Но «берклен» — это «берклен», с табаком его сравнивать нельзя.
— Свёртывай «козью ногу», — предложил Парфёнов. Поглядел внимательно на Каретникова. — Если ты не мастак насчёт самокруток, то я могу тебе такое архитектурное сооружение склеить, что сам… этот самый… Росси в гробу от зависти перевернется.
Парфёнов, как и все питерцы, знал, кто город построил. Да и мудрено было не знать даже простому человеку — имена архитекторов носили и улицы, и площади, и проулки ленинградские.
— Спасибо, я не курю, — отказался Каретников, поёрзал на табуретке. — Мне пора.
— Нет, ты погодь, парень, — остановил его Парфёнов, в мгновение ока, сноровисто, ловко соорудил «козью ногу», запалил от коптилки, проворно поднялся с табуретки, подскочил к котлу. Приложил ухо к громоздкой кирпичной кладке в которую был вмурован котёл, послушал, что там внутри творится и вообще жив ли он, чудо-юдо агрегат, а если жив, то как работает?

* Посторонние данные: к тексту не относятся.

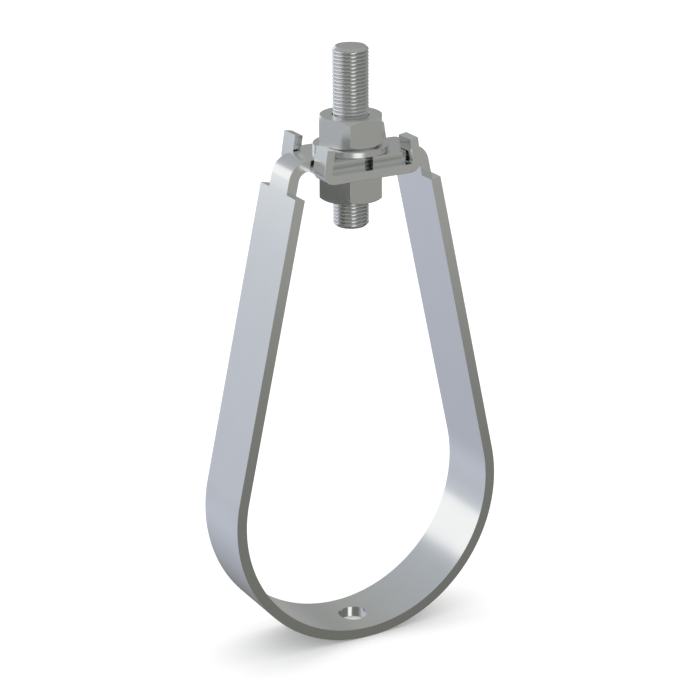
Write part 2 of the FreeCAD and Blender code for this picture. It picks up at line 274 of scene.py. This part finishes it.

Судя по расслабленной улыбке, которая скользнула по лицу Парфёнова, по размякшести щёк, всё было в порядке. Котёл не только был жив, не только работал, но и творил что-то сверхъестественное. Каретников даже отвернулся в сторону, удерживая в себе желание прыснуть: слишком красноречивым и размякшим было лицо Парфёнова, старого кропотуна, топтыгина в кожаной ушанке.
— Погодь, погодь, парень, — бормотал Парфёнов про себя, — погодь, погодь…
Оторвался от котла, сунул в губы «беркленовую» цигарку, выпустил из ноздрей густую струю дыма.
— Мне пора, — повторил Каретников, хотел было подняться, но Парфёнов, останавливая, положил ему руки на плечи, поморгал глазами болезненно. Каретникову показалось: тот знает что-то недоброе — знает, но скрывает или не может сказать. Но вот что? Неужели это связано с матерью? Что-то острое, тоскливое родилось в Каретникове, зашевелилось, сердце в нескольких местах будто бы иголками проткнуло. Каретников постарался успокоить себя: а что, собственно, может знать Парфёнов? Практически ничего. — Пора, — снова произнёс он.
— Ты это… Ты ведь на фронт, командир, едешь, — Парфёнов помотал в воздухе рукою.
— Я в первую очередь к матери отправляюсь, а на фронт — во вторую.
— Вс-сё равно, в итоге будет фронт, поэтому вот тебе, парень, — Парфёнов проворно и ловко, почти не нагибаясь, выдвинул нижний ящик верстака, оказавшийся на удивление чистым, будто это ящик не верстака был, а какого-нибудь бельевого комода или гардероба, достал оттуда вафельное полотенце с лиловым треугольником печати, свидетельствовавшей о том, что полотенце было казённым, — вот тебе утирка и десять минут времени, чтоб постоять под душем. Вымойся перед фронтом. Больше ничего не могу предложить. Извини, — Парфёнов развёл руки в стороны.
Что такое тёплая вода, душ, баня в холодном и голодном, насквозь простреливаемом, просквоженном Ленинграде? Есть ли подходящие слова, чтобы в полную меру объяснить всё это, описать? И выдастся ли ещё Каретникову такое? Предложение дяди Шуры Парфёнова — королевское. Не воспользоваться им — то, может быть, и умирать придётся где-нибудь в бою немытым, холодным, чужим самому себе.
— Давай раздевайся, а я по делам схожу — главврач чего-то просил заглянуть. Минут через пятнадцать вернусь. Душ вон где.